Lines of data

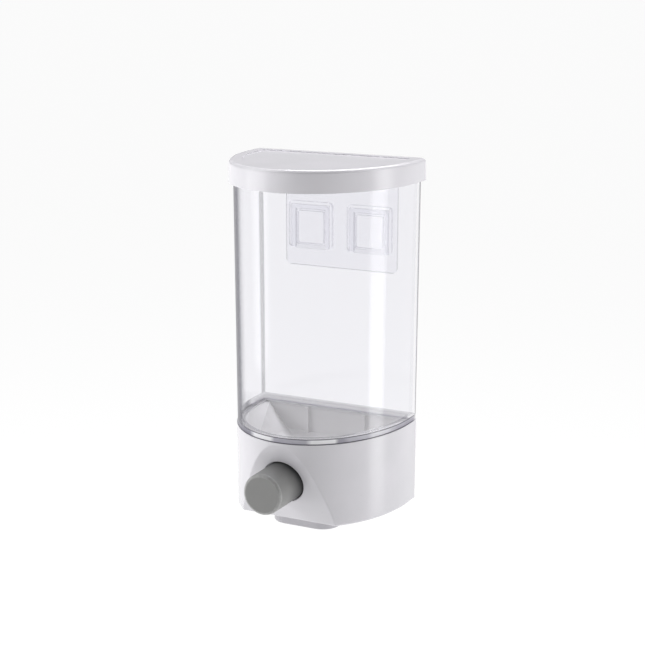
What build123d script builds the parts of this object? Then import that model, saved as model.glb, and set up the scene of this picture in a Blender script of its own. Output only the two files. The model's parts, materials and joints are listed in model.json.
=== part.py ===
from build123d import *
import math
import os

# Wall-hung cereal dispenser with a press button.
# Millimetres. +X is to the user's right, +Y points into the wall and +Z is up.
# Heights are measured up from a datum just above the outlet's rim, and each piece is
# moved down by mount_height when it is written, so that the frame's origin is the centre
# of the back of the wall sheet, where the wall is.

# Overall size
overall_width = 125.0
overall_depth = 115.0
lid_top = 240.0
outlet_rim = -2.4          # so the whole thing stands 242.4 high
mount_height = 191.3

# D-shaped plan: a flat back, short straight sides and a half ellipse in front
side_end = 15.4            # where the straight sides end, in front of the wall
body_back = 3.6            # back of the hopper, in front of the wall
body_half_width = 59.45    # at the lid's lower edge
body_semi_depth = 78.4     # half ellipse's depth at the lid's lower edge
body_draft = 0.007         # the body narrows by this much per millimetre downwards
back_corner = 2.5

# Hopper
hopper_bottom = 64.2
hopper_top = 236.9
hopper_wall = 2.2
flange_height = 4.0
flange_inset = 4.6
gasket_inset = 2.6
snap_width = 8.0
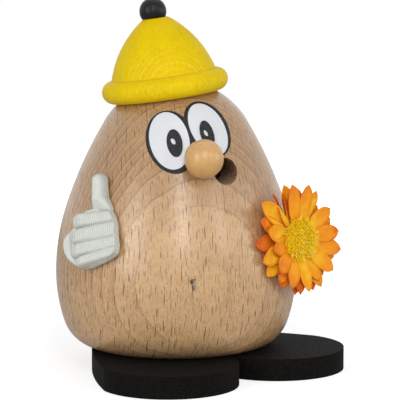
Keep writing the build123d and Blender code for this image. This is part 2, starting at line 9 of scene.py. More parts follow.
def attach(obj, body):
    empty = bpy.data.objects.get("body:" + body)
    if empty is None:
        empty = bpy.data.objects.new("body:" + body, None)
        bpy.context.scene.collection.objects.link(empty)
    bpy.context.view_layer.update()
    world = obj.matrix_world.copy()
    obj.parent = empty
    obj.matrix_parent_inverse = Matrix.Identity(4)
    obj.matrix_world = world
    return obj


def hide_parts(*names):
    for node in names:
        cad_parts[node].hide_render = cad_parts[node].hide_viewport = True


# An incense smoker: a turned beech egg with a printed face, a yellow wooden hat and a cloth flower. It
# lifts off a plug on two black soles. Objects are in metres and the patterns on them in millimetres,
# with +Z up and the nose towards -Y.
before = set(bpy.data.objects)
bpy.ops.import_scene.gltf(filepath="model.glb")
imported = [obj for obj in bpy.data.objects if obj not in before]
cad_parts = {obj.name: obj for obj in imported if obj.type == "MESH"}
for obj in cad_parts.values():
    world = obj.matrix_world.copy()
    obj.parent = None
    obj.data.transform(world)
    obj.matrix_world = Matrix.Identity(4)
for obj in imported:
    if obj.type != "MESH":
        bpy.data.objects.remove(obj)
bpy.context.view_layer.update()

# Camera: the photograph's viewpoint, a long lens a little above the figure and fifteen degrees to its
# right. Only the view angle is set here.
lens = bpy.data.cameras.new("camera")
lens.sensor_width = 36
lens.lens = 149.1
lens.clip_start = 0.02
camera = bpy.data.objects.new("camera", lens)
camera.location = (-0.1506, -0.5966, 0.1267)
camera.rotation_euler = (radians(84), 0, radians(-15))
bpy.context.scene.collection.objects.link(camera)
bpy.context.scene.camera = camera
bpy.context.scene.view_settings.view_transform = "Standard"

# Soft boxes: a pair side by side in front, whose two patches show on the belly, one on the figure's
# right that lights the edge, a weaker one on its left, and one overhead.
figure_middle = Vector((0, 0, 0.065))


def soft_box(name, towards, distance, width, height, watts):
    """A studio soft box that faces the middle of the figure."""
    lamp = bpy.data.lights.new(name, "AREA")
    lamp.shape = "RECTANGLE"
    lamp.size, lamp.size_y = width, height
    lamp.energy = watts
    box = bpy.data.objects.new(name, lamp)
    box.location = figure_middle + Vector(towards).normalized() * distance
    box.rotation_euler = (figure_middle - box.location).to_track_quat("-Z", "Y").to_euler()
    bpy.context.scene.collection.objects.link(box)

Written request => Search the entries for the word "Blender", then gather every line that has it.

Written answer =>
What build123d script builds the parts of this object? Then import that model, saved as model.glb, and set up the scene of this picture in a Blender script of its own. Output only the two files. The model's parts, materials and joints are listed in model.json.
Keep writing the build123d and Blender code for this image. This is part 2, starting at line 9 of scene.py. More parts follow.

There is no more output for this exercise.